January 16, 2020 | Anthony C. Wood
The Man on the High Wire
Needing to refresh my memory on how many historic districts had been proposed and how many designated during the tenure of the first Chair of the Landmarks Preservation Commission (LPC), Geoffrey Platt, I turned to the “Preservation by the Numbers” article in the Fall/Winter 2018 issue of this publication. I was mortified to discover that in our apparent haste to provide information on the designation records of all the LPC Chairs, we had committed a sin of omission: Chairman Platt’s numbers were not included in the article. To remedy that, here they are: during Platt’s tenure as chair of the LPC (1965-1968), the Commission proposed 23 historic districts, including eight outside Manhattan, and designated six. His legacy includes the first district, Brooklyn Heights, as well as Gramercy Park and Hunters Point. Not that there is a contest, but that puts Platt in second place, with the highest number of proposed districts during the tenure of any LPC chair belonging to Robert Tierney with 47.
Regrettable as the omission of Platt may be, correcting it creates an opportunity to share with newer generations of preservationists the landmark legacy of Geoffrey Platt. Platt’s contributions to preservation started well before he became Chair of the LPC. In many ways, he was the midwife of the Landmarks Law. In 1961, he and Harmon Goldstone (both in leadership positions at the Municipal Art Society at the time), guided and supported by James Felt, the Chair of the City Planning Commission, succeeded in having Mayor Wagner appoint “The Mayor’s Committee for the Preservation of Structures of Historic and Esthetic Importance.” Platt then chaired that committee, which recommended the creation of an Advisory Landmarks Preservation Commission. Mayor Wagner implemented that suggestion by creating the Commission on April 21, 1962 and named Platt as its Chair. Over the next four years, the Advisory Landmarks Preservation Commission (Advisory LPC), under Platt’s leadership, would begin to identify and designate landmarks (without any power to protect them) and draft a proposed landmarks law. Ultimately, highly public preservation controversies would propel that draft legislation forward. After hearings, debate, modifications, and more preservation dramas, it would be signed into law by Mayor Wagner on April 19, 1965.
These basic facts fail to do justice to Platt’s enormous contribution to preservation. The skill, diplomacy, patience, and perseverance required to navigate the shark-infested waters of New York City politics at that moment in time (and perhaps at any moment in time) cannot be underestimated. The Advisory LPC was cautious, and largely side-stepped the Pennsylvania Station controversy. Other landmark-worthy sites would also be lost as the work slowly moved forward. Platt was criticized for this, but his singular goal was achieving the passage of a landmarks law with true regulatory power.
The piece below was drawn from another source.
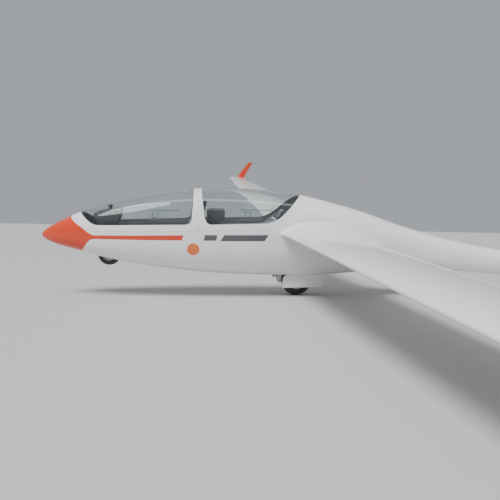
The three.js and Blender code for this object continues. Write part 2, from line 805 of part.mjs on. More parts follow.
// Wheels: each turns on its own axle
// Columns: share of the radius, share of the width from the middle
const TREAD = [
  [0.57, -0.42],
  [0.75, -0.5],
  [0.89, -0.42],
  [0.965, -0.24],
  [1, -0.05],
];
const HUB = [
  [0.22, -0.46],
  [0.25, -0.16],
  [0.57, -0.36],
];
function turned(profile, sides) {
  const points = profile.map(([r, y]) => new THREE.Vector2(r, y));
  return outward(indexed(new THREE.LatheGeometry([...points, points[0]], sides)));
}
function wheel(name, w, sides) {
  const pivot = frame(airframe, `hinge_${name}`, v3(w.x, 0, w.z));
  const both = (rows) => [...rows, ...rows.map(([r, y]) => [r, -y]).reverse()];
  const sized = (rows) => rows.map(([r, y]) => [r * w.radius, y * w.width]);
  fix(pivot, `${name}_tyre`, turned(both(sized(TREAD)), sides), RUBBER);
  const rim = sized(HUB).map(([r, y]) => [Math.min(r, 0.57 * w.radius - SEAT), y]);
  const disc = [[w.axle + SEAT, rim[0][1]], ...rim];
  fix(pivot, `${name}_hub`, turned(both(disc), sides), ALLOY);
}
wheel("main_wheel", MAIN_WHEEL, 36);
wheel("nose_wheel", NOSE_WHEEL, 28);
wheel("tail_wheel", TAIL_WHEEL, 24);

const legPlate = (from, to) =>
  prismY(
    [
      [2992, 160, 20],
      [3062, 160, 20],
      [3078, 300],
      [3130, WELL_ROOF - SEAT],
      [2985, WELL_ROOF - SEAT],
      [2976, 300],
    ],
    from,
    to,
  );
const MAIN_AXLE_REACH = 97;
const mainAxle = rod(
  v3(MAIN_WHEEL.x, -MAIN_AXLE_REACH, MAIN_WHEEL.z),
  v3(MAIN_WHEEL.x, MAIN_AXLE_REACH, MAIN_WHEEL.z),
  MAIN_WHEEL.axle,
  16,
);
const leg = join(
  legPlate(80, 92),
  legPlate(-92, -80),
  box(2985, 3130, -92, 92, WELL_ROOF - SEAT - 14, WELL_ROOF - SEAT),
  mainAxle,
);
fix(airframe, "main_gear_leg", leg, STEEL);
const noseReach = 61 - SEAT;
const noseAxle = rod(
  v3(NOSE_WHEEL.x, -noseReach, NOSE_WHEEL.z),
  v3(NOSE_WHEEL.x, noseReach, NOSE_WHEEL.z),
  NOSE_WHEEL.axle,
);
fix(airframe, "nose_wheel_axle", noseAxle, STEEL);
const tailFairing = prismZ(
  [
    [7770, 0, 10],
    [7860, 46, 60],
    [8050, 46, 60],
    [8180, 0, 10],
    [8050, -46, 60],
    [7860, -46, 60],
  ],
  64,
  220,
);
const tailFork = join(
  cut(tailFairing, tailWell, hull(7000, FUSELAGE_END, -SEAT)),
  rod(v3(TAIL_WHEEL.x, -42, TAIL_WHEEL.z), v3(TAIL_WHEEL.x, 42, TAIL_WHEEL.z), TAIL_WHEEL.axle),
);
fix(airframe, "tail_wheel_fork", tailFork, WHITE);
const towBeak = [
  [2772, 300],
  [2766, 240],
  [2776, 196],
  [2798, 160],
  [2806, 166],
  [2790, 200],
  [2786, 240],
  [2792, 300],
];
const towHook = cut(
  join(box(2716, 2782, -18, 18, 232, 320), prismY(towBeak, -17, -9), prismY(towBeak, 9, 17)),
  hull(2600, 3000, -SEAT),
);
fix(airframe, "tow_hook", towHook, STEEL);

// Cockpit fittings
const liner = hull(340, 3140, WALL + SEAT);
const PAN_FRONT = [
  [1000, 604],
  [1100, 584, 30],
  [1410, 492, 60],
  [1500, 520],
  [1508, 506],
  [1420, 466, 60],
  [1090, 562, 30],
  [1000, 582],
];
const PAN_REAR = [
  [2045, 700],
  [2190, 664, 30],
  [2390, 600, 40],
  [2470, 622],
  [2478, 608],
  [2400, 578, 40],
  [2180, 642, 30],
  [2045, 678],
];
const BACK_FRONT = [
  [1500.27, 520.16],
  [1508.27, 506.16],
  [1822, 1000],
  [1800, 1010],
];
const BACK_REAR = [
  [2470.27, 622.16],
  [2478.27, 608.16],
  [2740, 950],
  [2718, 960],
];
const REST_FRONT = [
  [1800.12, 1010.27],
  [1822.12, 1000.27],
  [1859, 1041, 12],
  [1885, 1147, 14],
  [1846, 1158, 14],
];
const REST_REAR = [
  [2718.12, 960.27],
  [2740.12, 950.27],
  [2777, 975, 12],
  [2822, 1062, 14],
  [2786, 1078, 14],
];
const CUSHION_FRONT = [
  [1094, 574],
  [1412, 486],
  [1478, 508],
  [1494, 524],
  [1520, 540],
  [1790, 972],
  [1750, 992, 18],
  [1473, 555, 40],
  [1405, 534, 40],
  [1125, 614, 20],
  [1096, 604, 8],
];
const CUSHION_REAR = [
  [2152, 661],
  [2190, 653],
  [2394, 594],
  [2450, 609],
  [2464, 627],
  [2492, 642],
  [2706, 925],
  [2655, 945, 18],
  [2445, 659, 35],
  [2388, 645, 35],
  [2203, 704, 20],
  [2156, 708, 8],
];
const SEAT_HALF_WIDTH = 205;
const CUSHION_HALF_WIDTH = 196;
const REST_HALF_WIDTH = 65;
const seats = {
  front: { pan: PAN_FRONT, back: BACK_FRONT, rest: REST_FRONT, pad: CUSHION_FRONT },
  rear: { pan: PAN_REAR, back: BACK_REAR, rest: REST_REAR, pad: CUSHION_REAR },
};
// Sticks: foot, knee and head, from the side
const STICKS = {
  front: [[1040, 583], [1046, 700], [1018, 860]],
  rear: [[2085, 679], [2090, 760], [2068, 862]],
};
const STICK_BOOT = 34;
for (const [end, seat] of Object.entries(seats)) {
  const pan = prismY(seat.pan, ...SIDES);
  const back = prismY(seat.back, -SEAT_HALF_WIDTH, SEAT_HALF_WIDTH);
  fix(airframe, `seat_pan_${end}`, common(liner, pan), LINER);
  fix(airframe, `seat_back_${end}`, back, LINER);
  fix(airframe, `headrest_${end}`, prismY(seat.rest, -REST_HALF_WIDTH, REST_HALF_WIDTH), FABRIC);
  const overPan = pan.clone().translate(0, 0, SEAT);
  const pad = cut(
    prismY(seat.pad, -CUSHION_HALF_WIDTH, CUSHION_HALF_WIDTH),
    overPan,
    back.clone().translate(-SEAT, 0, SEAT),
  );
  fix(airframe, `seat_cushion_${end}`, pad, FABRIC);
  const [foot, knee, head] = STICKS[end].map(([x, z]) => v3(x, 0, z));
  const stick = join(
    rod(foot, foot.clone().add(v3(0, 0, 42)), STICK_BOOT, 12),
    rod(foot, knee, 11),
    rod(knee.clone().add(v3(1, 0, -6)), head, 11),
    rod(head.clone().lerp(knee, 0.65), head, 17),
  );
  fix(airframe, `control_stick_${end}`, cut(stick, overPan), STEEL);
}
const POD_FRONT = [
  [592, 972, 8],
  [612, 1000, 12],
  [742, 1032, 20],
  [905, 1040, 10],
  [884, 930],
  [850, 862],
  [640, 862],
];
const POD_REAR = [
  [1888, 1040, 12],
  [1940, 1056, 12],
  [2096, 1056, 8],
  [2092, 950],
  [2030, 880],
  [1900, 880],
];
const podFront = prismY(POD_FRONT, -125, 125);
fix(airframe, "instrument_pod_front", podFront, PANEL_BLACK);
fix(airframe, "instrument_pod_rear", prismY(POD_REAR, -125, 125), PANEL_BLACK);
fix(airframe, "pedestal_front", box(680, 820, -60, 60, NOSE_BOX.z + SEAT, 862 - SEAT), PANEL_BLACK);
const pedestalRear = common(box(1906, 2010, -55, 55, 200, 880 - SEAT), liner);
fix(airframe, "pedestal_rear", pedestalRear, PANEL_BLACK);
const compassBall = indexed(new THREE.SphereGeometry(27, 16, 10).translate(768, 0, 1066));
const compass = cut(
  join(compassBall, rod(v3(768, 0, 1020), v3(768, 0, 1050), 15, 12)),
  podFront.clone().translate(0, 0, SEAT),
);
fix(airframe, "compass", compass, PANEL_BLACK);

// Rudder pedals: two plates on a tube that lies on the nose box, or against the rear pedestal
function pedals(x, z, inner, reach) {
  const plate = (y) => box(x - 4, x + 4, y - 34, y + 34, z - 66, z + 84);
  const tube = rod(v3(x, -reach, z), v3(x, reach, z), 9);
  return join(tube, plate(inner), plate(-inner));
}
fix(airframe, "rudder_pedals_front", pedals(872, NOSE_BOX.z + SEAT + 9, 112, 150), STEEL);
fix(airframe, "rudder_pedals_rear", pedals(1906 - SEAT - 9, 650, 106, 144), STEEL);

// Ledges along both walls, for the levers and the pilots' arms
const LEDGE = [
  [1090, 645],
  [1760, 645],
  [2060, 714],
  [2600, 714],
  [2600, 757, 12],
  [2050, 757],
  [1750, 692],
  [1090, 688, 12],
];
const LEDGE_IN = 214;
for (const [side, from, to] of [["right", LEDGE_IN, 600], ["left", -600, -LEDGE_IN]]) {
  fix(airframe, `console_${side}`, common(liner, prismY(LEDGE, from, to)), LINER);
}

// The origin is under the middle of the whole glider's box, on the ground
glider.rotation.z = Math.PI;
glider.updateMatrixWorld(true);
const whole = new THREE.Box3().setFromObject(glider, true);
glider.position.set(-(whole.min.x + whole.max.x) / 2, -(whole.min.y + whole.max.y) / 2, -whole.min.z);
glider.updateMatrixWorld(true);
export default glider;
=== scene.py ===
# %% [markdown]
# # A two-seat sailplane, parked with its left wing tip down
#
# A sailplane is almost all skin: a moulded shell with long, even curves and a mirror-like white
# gelcoat. The CAD model that this lesson loads has the right sizes, joints and weights, but its
# skins are made of large facets. Here each skin is laid again over the same tables of sizes with
# many small faces, and every piece gets a finish that is worked out by shader nodes.
#
# The drawing's own axes are easy to think in: X runs aft from the nose, Y towards the right wing,
# Z up, in millimetres, with the sailplane level. It is parked leaning, so each finished piece is
# turned into the leaning frame of the CAD model at the very end.

import math

import bpy
import numpy as np
from mathutils import Matrix, Vector
from mathutils.bvhtree import BVHTree


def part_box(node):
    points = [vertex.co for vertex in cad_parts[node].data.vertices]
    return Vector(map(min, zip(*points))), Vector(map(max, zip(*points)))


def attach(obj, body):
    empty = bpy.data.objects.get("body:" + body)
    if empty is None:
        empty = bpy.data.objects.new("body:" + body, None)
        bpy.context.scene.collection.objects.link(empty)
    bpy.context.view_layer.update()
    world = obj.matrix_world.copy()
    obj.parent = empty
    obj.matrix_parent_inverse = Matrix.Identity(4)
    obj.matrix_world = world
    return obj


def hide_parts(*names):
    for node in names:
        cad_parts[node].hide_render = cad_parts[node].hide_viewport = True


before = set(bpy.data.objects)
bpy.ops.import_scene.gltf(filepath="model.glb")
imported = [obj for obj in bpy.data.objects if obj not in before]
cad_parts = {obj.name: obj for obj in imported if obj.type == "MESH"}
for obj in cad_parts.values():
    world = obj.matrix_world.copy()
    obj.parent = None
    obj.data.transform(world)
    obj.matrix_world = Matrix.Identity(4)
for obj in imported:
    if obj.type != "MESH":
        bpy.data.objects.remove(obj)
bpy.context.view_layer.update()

# %% [markdown]
# ## From the drawing to the frame
#
# The sailplane leans 7 degrees onto its left wing tip. The whole move from the drawing to the frame
# is one roll, one half turn, and one shift. The shift comes from a part that both know: the middle
# of the main wheel's hub.

# %% Turn drawing points into frame points
LEAN = math.radians(7)
MAIN_AXLE = (3027, 0, 190)


def turned(points):
    x, y, z = np.asarray(points, float).reshape(-1, 3).T
    level_y = y * math.cos(LEAN) - z * math.sin(LEAN)
    level_z = y * math.sin(LEAN) + z * math.cos(LEAN)
    return np.stack([-x, -level_y, level_z], 1)


hub_low, hub_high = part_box("main_wheel_hub")
SHIFT = np.array((hub_low + hub_high) / 2) - turned(MAIN_AXLE)[0] / 1000


def placed(points):
    return turned(points) / 1000 + SHIFT


print("shift in metres", SHIFT.round(4))

# %% [markdown]
# ## Smooth lines through a few measured sizes
#
# A boat builder bends a thin batten through measured points and cuts the frames to it. The helper
# below is that batten: a cubic line through one column of a table that never swings past a point.


# %% A batten through a table
def batten(rows, column):
    x = np.array([row[0] for row in rows], float)
    y = np.array([row[column] for row in rows], float)
    step = np.diff(y) / np.diff(x)
    before, after = step[:-1], step[1:]
    both = np.where(before + after == 0, 1, before + after)
    middle = np.where(before * after > 0, 2 * before * after / both, 0)
    slope = np.concatenate([step[:1], middle, step[-1:]])

    def at(place):
        place = np.asarray(place, float)
        i = np.clip(np.searchsorted(x, place, side="right") - 1, 0, len(x) - 2)
        width = x[i + 1] - x[i]
        t = (place - x[i]) / width
        u = 1 - t
        ends = y[i] * u * u * (1 + 2 * t) + y[i + 1] * t * t * (3 - 2 * t)
        return ends + width * t * u * (slope[i] * u - slope[i + 1] * t)

    return at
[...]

Platt’s public policy high-wire act didn’t stop with the passage of the Law. Over the next three years, Platt shepherded an unproven city agency as it implemented an untested law in a hostile environment. At the signing of the law, Mayor Wagner stated that if the law was found to be “too restrictive on property rights or did not meet the problems of landmark owners,” it would be amended. On one side, Platt was confronted with preservation advocates who had been fighting for decades to obtain a law. There was huge unmet demand for action to preserve numerous threatened sites and historic neighborhoods. On the other side, if the Commission went too far too fast, Platt confronted the very real possibility of lawsuits and a political backlash from the real estate community that could have led to the weakening or even eradication of the law. During this period of uncertainty, his guiding principle was to do nothing that would jeopardize the Landmarks Law itself.
Platt, guided by that philosophy, would receive criticism from preservation advocates demanding more decisive action by the LPC while he simultaneously dodged threats of lawsuits from those working to undermine the law. Was he too conservative? Did he strike the right balance? Almost enough time has passed for historians to weigh in on that question. However, that creative tension between advocates for the aggressive application of the Landmarks Law and those conservatively administering that law continues to this day. Knowing preservation’s history can provide context for that ongoing dynamic.
Geoffrey Platt’s full preservation legacy deserves its own monograph. While waiting for someone to write it, you can find on the Archive Project’s website, under “Our Collections: Oral histories,” an interview with Geoffrey Platt conducted in 1984 and originally published in Village Views, volume 4, Number 1. More on Platt can be found in Gregory Gilmartin’s Shaping the City: New York and the Municipal Art Society, Marjorie Pearson’s New York Landmarks Preservation Commission (1962-1999): Paradigm for Changing Attitudes Towards Historic Preservation and this author’s Preserving New York: Winning the Right to Protect a City’s Landmarks. References to Platt also appear in numerous oral histories on the Archive Project website. So, was Platt too conservative a preservationist or as much a preservationist as his times allowed? Start reading preservation history and you may reach your own conclusion.